An illustrative example of LwF for a two-layer network.

Elastic Weight Consolidation [5]

This approach lets the neurons do the work. We do not define which module from the network we want to control to avoid forgetting, but we let the model decide that. Specifically, the authors of Elastic Weight Consolidation (EWC) use the Fisher Information Matrix to define weight importance at the neuron-level. When training, this acts as a regulariser between the old and the new model updates (L_f).

An illustrative example of EWC for a two-layer network.


This article provided the motivations and a short insight on how academia is tackling Continual Learning. To bring this approach into large-scale applications is still a challenge. But a few companies are pioneering this.

In my next blog I will talk more about my research [6] and how it was applied in practice at OLX Group to detect duplicate listings!


[1] — Goodfellow, Ian J., et al. “An empirical investigation of catastrophic forgetting in gradient-based neural networks.” ICLR (2013).

[2] — McClelland, James L., Bruce L. McNaughton, and Randall C. O’Reilly. “Why there are complementary learning systems in the hippocampus and neocortex: insights from the successes and failures of connectionist models of learning and memory.” Psychological review (1995).

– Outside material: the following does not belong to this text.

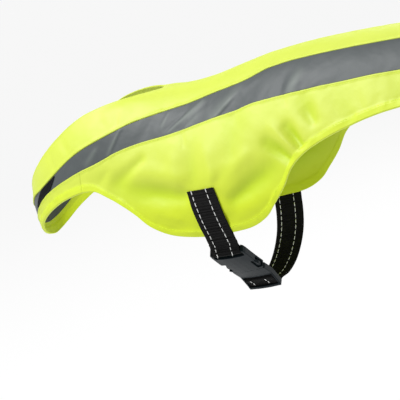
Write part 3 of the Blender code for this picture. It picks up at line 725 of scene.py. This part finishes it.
# %% Belt meshes
RIB_PITCH, RIB_HEIGHT, RIB_CHANGE, CHANGE_PITCH = 2.9, 0.26, 0.08, 17.0
EDGE_LOSS = 0.45        # share of the wall that is lost at the strap's edges


def webbing(name, grid):
    """A strap: its middle surface moved half a wall each way, thinner at its rounded edges."""
    along, across = np.gradient(grid, axis=0), np.gradient(grid, axis=1)
    n = np.cross(along, across)
    n /= np.linalg.norm(n, axis=-1, keepdims=True)
    run = length_along(grid[:, middle])
    share = np.abs(belt_across) / (WEBBING / 2)
    half = WEBBING_WALL / 2 * (1 - EDGE_LOSS * share**10)[None, :]
    height = RIB_HEIGHT + RIB_CHANGE * np.sin(run * 2 * math.pi / CHANGE_PITCH)
    ribs = (height * np.sin(run * 2 * math.pi / RIB_PITCH))[:, None] * (1 - share**6)[None, :]
    outer = grid + n * (half + ribs)[..., None]
    inner = grid - n * (half + ribs)[..., None]
    uv = np.stack(np.broadcast_arrays(run[:, None], belt_across[None, :]), -1)
    return grid_cloth(name, outer, inner, {"uv": uv}), outer, inner, run


belt_faces = {}
for name, grid in belts.items():
    pieces[name], *belt_faces[name] = webbing(name, grid)
print({name: round(belt_faces[name][2][-1]) for name in belts}, "mm of webbing")

# %% [markdown]
# ## Sums on sockets
# Stitches and finishes are both made with nodes, and their sums read best as plain Python. The
# small class below wraps one socket of a node tree, so that an expression on values adds its Math
# nodes, and one method adds every other node.

# %% Sums on sockets
class Value:
    """A socket of a node tree that Python's operators work on."""

    def __init__(self, tree, socket):
        self.tree, self.socket = tree, socket

    def node(self, kind, settings=None, sockets=None, out=0):
        """Adds a node: its settings first, then the values or links of its sockets."""
        node = self.tree.nodes.new(kind)
        for key, value in (settings or {}).items():
            setattr(node, key, value)
        for key, value in (sockets or {}).items():
            if isinstance(value, Value):
                self.tree.links.new(value.socket, node.inputs[key])
            else:
                node.inputs[key].default_value = value
        return Value(self.tree, node.outputs[out])

    def sum(self, operation, a, b=0.0):
        return self.node("ShaderNodeMath", {"operation": operation}, {0: a, 1: b})

    def __add__(self, other):
        return self.sum("ADD", self, other)

    def __sub__(self, other):
        return self.sum("SUBTRACT", self, other)

    def __rsub__(self, other):
        return self.sum("SUBTRACT", other, self)

    def __mul__(self, other):
        return self.sum("MULTIPLY", self, other)

    def sin(self):
        return self.sum("SINE", self)

    __radd__, __rmul__ = __add__, __mul__


# %% [markdown]
# ## Stitches
# A thread shows as a row of short dashes that sink in at both ends. Placing hundreds by hand
# would be slow and stiff, so Geometry Nodes do it: the tree cuts a path at an even pitch, puts one
# thread on each point, turned along the path, and ends as a plain mesh with its material.

# %% A Geometry Nodes tree for rows of stitches
THREAD_SEGMENTS, THREAD_RINGS = 6, 5


def stitch_tree(name, material):
    """Threads along the curves of Path: Pitch apart, each with a Length and a Radius."""
    tree = bpy.data.node_groups.new(name, "GeometryNodeTree")
    tree.is_modifier = True
    face = tree.interface
    face.new_socket("Geometry", in_out="OUTPUT", socket_type="NodeSocketGeometry")
    face.new_socket("Path", in_out="INPUT", socket_type="NodeSocketGeometry")
    for label in ("Pitch", "Length", "Radius"):
        face.new_socket(label, in_out="INPUT", socket_type="NodeSocketFloat")

    given, made = tree.nodes.new("NodeGroupInput"), tree.nodes.new("NodeGroupOutput")
    path, pitch, length, radius = (Value(tree, socket) for socket in given.outputs[:4])
    cut = path.node("GeometryNodeResampleCurve", {"mode": "LENGTH"},
                    {"Curve": path, "Length": pitch})
    ball = path.node("GeometryNodeMeshUVSphere", {}, {
        "Segments": THREAD_SEGMENTS, "Rings": THREAD_RINGS, "Radius": 1.0})
    size = path.node("ShaderNodeCombineXYZ", {}, {"X": radius, "Y": radius, "Z": length * 0.5})
    thread = path.node("GeometryNodeTransform", {}, {"Geometry": ball, "Scale": size})
    along = path.node("GeometryNodeInputTangent")
    turn = path.node("FunctionNodeAlignRotationToVector", {"axis": "Z"}, {"Vector": along})
    rows = path.node("GeometryNodeInstanceOnPoints", {}, {
        "Points": cut, "Instance": thread, "Rotation": turn})
    real = path.node("GeometryNodeRealizeInstances", {}, {"Geometry": rows})
    smooth = path.node("GeometryNodeSetShadeSmooth", {}, {"Geometry": real})
    paint = path.node("GeometryNodeSetMaterial", {}, {"Geometry": smooth, "Material": material})
    tree.links.new(paint.socket, made.inputs["Geometry"])
    return tree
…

[3] — Jung, Heechul, et al. “Less-forgetting learning in deep neural networks.” arXiv preprint arXiv:1607.00122 (2016).

[4] — Li, Zhizhong, and Derek Hoiem. “Learning without forgetting.” IEEE transactions on pattern analysis and machine intelligence (2017).

[5] — Kirkpatrick, James, et al. “Overcoming catastrophic forgetting in neural networks.” Proceedings of the national academy of sciences (2017).

[6] — Parshotam, Kishan, and Mert Kilickaya. “Continual Learning of Object Instances.” Proceedings of the IEEE/CVF Conference on Computer Vision and Pattern Recognition Workshops (2020).